In 1975, the Center of Alcohol Studies (CAS) co-sponsored an episode called “Beverage alcohol: Use and misuse.” The Alcohol Studies Archive proudly owns a copy, digitized from the VHS tape donated to the CAS Library by Gail G. Milgram, the director of the Summer School of Alcohol Studies and CAS education and training programs until her retirement in the 2010s.
The questions and answers used in the TV show were prepared by the Center along with a complementary publication called “A discussion leader’s guide to Hollywood Squares, Beverage alcohol: Use and misuse.” The guide was based on the pamphlet “What is alcohol and why people drink?” also written by Gail G. Milgram.
As stated in the guide, the primary purpose of this episode was “to motivate people to think about and discuss information on alcohol and its use and analyze their feelings and attitudes related to use.” No doubt Hollywood Squares remains entertaining (and still enjoyable after so many years!), but, due to its high profile, the educational benefit of a special program like this is much greater, adding tremendous value to this joint project.
What I personally find even more valuable is the group discussion that can take place after watching this show together. In the best practices and traditions of bibliotherapy, i.e., using books for a therapeutical need, this show checks all the boxes (no pun intended) as a combined treatment modality.
To begin with, watching the 27-minute show in a group setting has the potential to create a comfortable, non-threatening environment, essential to launch a free and open discussion on the sensitive topic of alcoholism. The guide helps trained discussion leaders moderate the discussion, rather than dominate it, with techniques to keep the conversation alive as well as motivate individuals to share their insights and come to their own conclusions.
It’s fascinating to discover that the nearly 50-year-old questions, whether asked during the show or suggested for discussion afterward, can still prompt meaningful discussions today, since they have remained relevant. For example:
- Why do most adults drink?
- Why do you think most teenagers drink?
- What would you do if a good friend of yours told you that you had a drinking problem?
- What do you think would be the most effective way to discourage heavy drinking or problem drinking, or both, in our society?
Although based on sound research related to treatment and prevention, the discussion guide remains very practical. The techniques presented here were also able to withstand time, even if we now might file them under different names. For example, the booklet features what we call today an “icebreaker,” which includes walking around, silently, with a name tag created at the beginning of the session. However, it’s a name tag with a twist: each corner lists each participant’s short answers to questions such as age at having first drink, with whom, where, and the person who most influenced drinking habits. After this “values-clarification” process, the moderator can continue with several suggested activities, using questionnaires, all available in the guide.

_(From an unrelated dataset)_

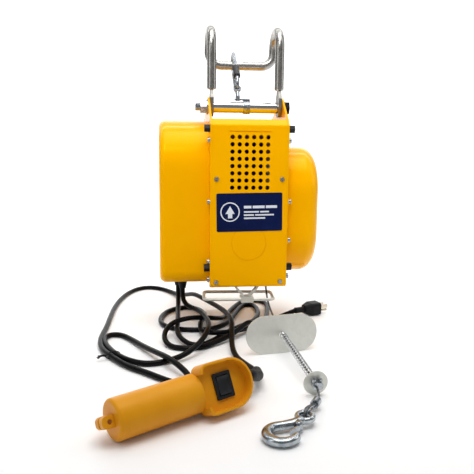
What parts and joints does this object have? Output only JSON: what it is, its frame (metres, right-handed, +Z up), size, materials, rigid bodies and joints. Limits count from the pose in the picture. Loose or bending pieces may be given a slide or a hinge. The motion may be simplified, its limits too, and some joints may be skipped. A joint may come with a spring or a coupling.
{
  "type": "portable electric hoist",
  "caption": "Small electric wire-rope hoist hung by a double bar hook, with a geared drum, limit lever, load hook, mains lead and hand pendant.",
  "frame": {"origin": "on the axis of the bar that the two bar hooks hold, midway between them", "axes": "+X to the right along the bar, +Y to the rear, +Z up"},
  "size_m": [0.3953, 0.6719, 0.4925],
  "materials": {
    "yellow_paint": "gloss powder coat",
    "blue_plate": "gloss film",
    "zinc_fasteners": "zinc plated",
    "black_steel": "black oxide",
    "polished_steel": "polished",
    "rubber": "moulded PVC",
    "motor_iron": "varnished",
    "copper": "enamelled wire",
    "zinc_sheet": "zinc plated",
    "black_plastic": "moulded",
    "orange_plastic": "moulded ABS",
    "brass": "nickel plated",
    "wire_steel": "galvanised wire",
    "gear_steel": "machined",
    "forged_zinc": "bright zinc"
  },
  "bodies": {
    "housing": {"front_cover": "yellow_paint", "rear_cover": "yellow_paint", "left_side_plate": "yellow_paint", "right_side_plate": "yellow_paint", "gear_cover": "yellow_paint", "brake_cover": "yellow_paint", "nameplate": "blue_plate", "cover_screws": "zinc_fasteners", "tie_bolts": "black_steel", "cross_bolt": "black_steel", "cross_nut": "zinc_fasteners", "spacer_sleeve": "polished_steel", "cord_glands": "rubber", "motor_stator": "motor_iron", "field_windings": "copper", "motor_end_bells": "motor_iron", "brake_coil": "motor_iron", "gear_plate": "zinc_sheet", "shaft_bearings": "zinc_fasteners", "capacitor": "black_plastic", "limit_switch": "black_plastic", "handset_front_shell": "orange_plastic", "handset_rear_shell": "orange_plastic", "rocker_bezel": "black_plastic", "handset_elbow": "rubber", "pendant_cord_start": "rubber", "pendant_cord_hank": "rubber", "pendant_cord_end": "rubber", "mains_cord_start": "rubber", "mains_cord_hank": "rubber", "mains_cord_end": "rubber", "plug_body": "rubber", "plug_blades": "brass", "wire_rope": "wire_steel", "rope_clamps": "zinc_fasteners", "spring_washer": "zinc_fasteners", "rope_eye": "wire_steel", "stop_spring": "wire_steel"},
    "hanger": {"hook_rod": "polished_steel", "hook_lugs": "polished_steel", "band_clamp": "zinc_fasteners", "swivel_link": "zinc_fasteners", "carabiner": "polished_steel"},
    "gate": {"carabiner_gate": "polished_steel"},
    "gate_sleeve": {"gate_sleeve": "black_plastic"},
    "drum": {"rope_drum": "gear_steel", "rope_winding": "wire_steel", "drum_gear": "gear_steel"},
    "lay_shaft": {"lay_shaft": "gear_steel", "lay_gear": "gear_steel"},
    "rotor": {"motor_shaft": "gear_steel", "armature": "motor_iron", "fan": "black_plastic", "brake_disc": "motor_iron"},
    "limit_lever": {"limit_strap": "zinc_sheet", "limit_frame": "zinc_sheet"},
    "stop_plate": {"stop_plate": "zinc_sheet"},
    "load_hook": {"load_hook": "forged_zinc"},
    "hook_latch": {"hook_latch": "forged_zinc"},
    "rocker": {"rocker": "black_plastic"}
  },
  "joints": [
    {"name": "hanger_swing", "type": "hinge", "parent": "housing", "child": "hanger", "pos_m": [0, -0.03, -0.095], "axis": [1, 0, 0], "range_deg": [-52, 40]},
    {"name": "carabiner_gate_swing", "type": "hinge", "parent": "hanger", "child": "gate", "pos_m": [-0.0125, -0.01796, -0.04482], "axis": [-1, 0, 0], "range_deg": [0, 13], "stiffness_Nm_per_rad": 0.05, "springref_deg": -34.38},
    {"name": "gate_sleeve_slide", "type": "slide", "parent": "gate", "child": "gate_sleeve", "axis": [0, 0.7704, 0.6376], "range_m": [0, 0.008]},
    {"name": "drum_spin", "type": "hinge", "parent": "housing", "child": "drum", "pos_m": [0, -0.004, -0.3], "axis": [1, 0, 0], "continuous": true},
    {"name": "lay_shaft_spin", "type": "hinge", "parent": "housing", "child": "lay_shaft", "pos_m": [0, 0.02323, -0.23324], "axis": [1, 0, 0], "continuous": true},
    {"name": "rotor_spin", "type": "hinge", "parent": "housing", "child": "rotor", "pos_m": [0, -0.004, -0.19], "axis": [1, 0, 0], "continuous": true},
    {"name": "limit_lever_lift", "type": "hinge", "parent": "housing", "child": "limit_lever", "pos_m": [0, 0.02, -0.371], "axis": [-1, 0, 0], "range_deg": [0, 6], "stiffness_Nm_per_rad": 4, "springref_deg": -14.32},
    {"name": "stop_plate_slide", "type": "slide", "parent": "housing", "child": "stop_plate", "axis": [0.0764, -0.9971, 0], "range_m": [0, 0.03], "stiffness_N_per_m": 400, "springref_m": -0.004, "deforming": ["stop_spring"]},
    {"name": "load_hook_swing", "type": "hinge", "parent": "housing", "child": "load_hook", "pos_m": [0.017, -0.42, -0.446], "axis": [0, 0, 1], "range_deg": [-40, 40]},
    {"name": "hook_latch_swing", "type": "hinge", "parent": "load_hook", "child": "hook_latch", "pos_m": [0.00812, -0.43883, -0.44722], "axis": [-0.0452, -0.0436, 0.998], "range_deg": [-30, 0], "stiffness_Nm_per_rad": 0.03, "springref_deg": 28.65},
    {"name": "rocker_tilt", "type": "hinge", "parent": "housing", "child": "rocker", "pos_m": [-0.06995, -0.37696, -0.4242], "axis": [0.8583, 0.5126, 0.0242], "range_deg": [-8, 8], "stiffness_Nm_per_rad": 0.15}
  ],
  "couplings": [
    {"joint": "lay_shaft_spin", "follows": "drum_spin", "ratio": -5},
    {"joint": "rotor_spin", "follows": "drum_spin", "ratio": 23.333}
  ]
}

Follow-up ideas, still relevant and feasible today, range from brief to extensive, serious to playful and to be completed on site or by visiting other locations. For example, exploring pertinent state laws and alcohol-related violations in the community or visiting municipal court to study how these are handled might be interesting or relatable for some, while others could be reached via looking at drinking habits in novels, analyzing drinking scenes in TV shows, or role playing drinking situations.
We particularly liked the way the show set up the scene for literary discussion with questions mentioning Shakespeare and F. Scott Fitzgerald, such as in question number 25.

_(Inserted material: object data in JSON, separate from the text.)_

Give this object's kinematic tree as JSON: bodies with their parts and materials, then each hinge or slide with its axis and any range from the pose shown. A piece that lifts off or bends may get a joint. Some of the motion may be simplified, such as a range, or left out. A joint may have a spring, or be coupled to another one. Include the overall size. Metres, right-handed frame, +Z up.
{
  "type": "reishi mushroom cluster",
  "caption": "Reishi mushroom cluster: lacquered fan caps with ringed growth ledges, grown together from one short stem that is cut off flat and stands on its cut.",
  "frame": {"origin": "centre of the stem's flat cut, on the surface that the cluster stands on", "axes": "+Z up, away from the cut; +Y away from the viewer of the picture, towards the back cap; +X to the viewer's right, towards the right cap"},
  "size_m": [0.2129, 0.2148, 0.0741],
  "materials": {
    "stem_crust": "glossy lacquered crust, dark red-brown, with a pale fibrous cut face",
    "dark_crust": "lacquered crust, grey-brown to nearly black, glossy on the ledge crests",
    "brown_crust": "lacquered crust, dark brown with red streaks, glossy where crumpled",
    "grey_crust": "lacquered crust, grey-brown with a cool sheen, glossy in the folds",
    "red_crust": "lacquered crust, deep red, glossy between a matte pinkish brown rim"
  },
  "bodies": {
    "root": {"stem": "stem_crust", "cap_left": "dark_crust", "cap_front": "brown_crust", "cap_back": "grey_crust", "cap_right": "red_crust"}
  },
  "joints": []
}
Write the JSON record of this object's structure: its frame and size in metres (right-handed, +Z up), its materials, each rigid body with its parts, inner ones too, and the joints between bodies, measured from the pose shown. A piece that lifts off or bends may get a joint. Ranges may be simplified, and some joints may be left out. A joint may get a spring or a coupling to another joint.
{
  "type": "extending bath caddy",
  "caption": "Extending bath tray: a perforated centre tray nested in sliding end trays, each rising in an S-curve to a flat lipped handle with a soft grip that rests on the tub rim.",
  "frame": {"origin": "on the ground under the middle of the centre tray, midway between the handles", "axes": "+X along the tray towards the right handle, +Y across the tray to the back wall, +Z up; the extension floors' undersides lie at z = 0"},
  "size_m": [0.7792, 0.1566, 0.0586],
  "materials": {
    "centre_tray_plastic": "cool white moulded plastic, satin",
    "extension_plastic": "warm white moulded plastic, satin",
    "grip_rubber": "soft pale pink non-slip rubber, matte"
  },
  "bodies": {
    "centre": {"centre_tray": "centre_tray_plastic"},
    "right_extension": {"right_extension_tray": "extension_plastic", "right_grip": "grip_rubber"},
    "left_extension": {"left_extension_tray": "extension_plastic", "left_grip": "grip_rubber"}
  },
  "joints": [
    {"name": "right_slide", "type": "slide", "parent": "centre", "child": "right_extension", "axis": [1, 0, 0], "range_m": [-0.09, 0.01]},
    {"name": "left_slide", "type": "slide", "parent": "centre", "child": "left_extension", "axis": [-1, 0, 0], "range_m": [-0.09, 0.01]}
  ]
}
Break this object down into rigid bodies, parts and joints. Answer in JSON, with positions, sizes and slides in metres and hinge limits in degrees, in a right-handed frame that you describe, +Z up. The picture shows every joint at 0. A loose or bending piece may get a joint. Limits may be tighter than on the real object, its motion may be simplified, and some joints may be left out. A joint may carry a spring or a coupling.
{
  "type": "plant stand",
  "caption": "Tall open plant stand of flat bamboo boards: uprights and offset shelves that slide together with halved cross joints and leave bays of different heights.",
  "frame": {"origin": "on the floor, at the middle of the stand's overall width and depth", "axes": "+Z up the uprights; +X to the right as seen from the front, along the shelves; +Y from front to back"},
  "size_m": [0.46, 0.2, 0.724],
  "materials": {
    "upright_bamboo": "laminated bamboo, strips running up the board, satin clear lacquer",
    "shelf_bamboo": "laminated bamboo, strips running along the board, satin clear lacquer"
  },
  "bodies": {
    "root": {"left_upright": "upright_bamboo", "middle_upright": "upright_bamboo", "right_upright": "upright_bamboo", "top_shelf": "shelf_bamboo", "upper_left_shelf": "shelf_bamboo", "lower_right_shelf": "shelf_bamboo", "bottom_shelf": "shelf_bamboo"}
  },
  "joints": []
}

Q25: What famous literary figure once said, “Drink heightens feeling. When I drink, it heightens my emotions and I put it in a story?”

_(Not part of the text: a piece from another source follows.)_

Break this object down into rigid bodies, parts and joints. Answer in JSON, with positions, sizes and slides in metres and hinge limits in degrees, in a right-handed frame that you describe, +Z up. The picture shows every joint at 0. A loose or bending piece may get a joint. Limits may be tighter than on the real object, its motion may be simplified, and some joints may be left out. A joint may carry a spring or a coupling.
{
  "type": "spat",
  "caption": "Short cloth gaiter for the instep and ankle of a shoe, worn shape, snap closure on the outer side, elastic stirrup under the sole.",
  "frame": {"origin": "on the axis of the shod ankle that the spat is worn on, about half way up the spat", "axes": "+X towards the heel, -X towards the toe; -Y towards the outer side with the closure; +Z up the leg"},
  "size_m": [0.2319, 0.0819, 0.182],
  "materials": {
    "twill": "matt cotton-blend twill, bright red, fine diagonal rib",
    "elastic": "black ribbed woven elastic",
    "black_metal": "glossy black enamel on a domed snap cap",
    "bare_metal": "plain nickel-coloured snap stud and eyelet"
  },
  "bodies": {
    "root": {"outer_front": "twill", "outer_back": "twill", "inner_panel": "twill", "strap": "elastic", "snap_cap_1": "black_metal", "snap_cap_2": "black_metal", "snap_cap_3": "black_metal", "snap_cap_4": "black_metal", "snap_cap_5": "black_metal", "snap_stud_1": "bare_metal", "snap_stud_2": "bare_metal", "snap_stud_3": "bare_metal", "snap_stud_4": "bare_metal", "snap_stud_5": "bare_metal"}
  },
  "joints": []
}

Answer: F. Scott Fitzgerald
In addition to the basics and a historical background, the rich accompanying content covers all areas of interest, originating from CAS research: the metabolism of alcohol, phases of alcoholism, teenage drinking, driving, and crime, and many more, benefiting from various pamphlets created or collected by CAS. All prize money won by the contestants was donated to the Rutgers Summer School of Alcohol Studies.
Responsible use of alcohol and lowering risks related to drinking are the two of the most frequently recurring motives in the guide as well as in the show “Hollywood Squares.” After nearly 50 years, we couldn’t agree more.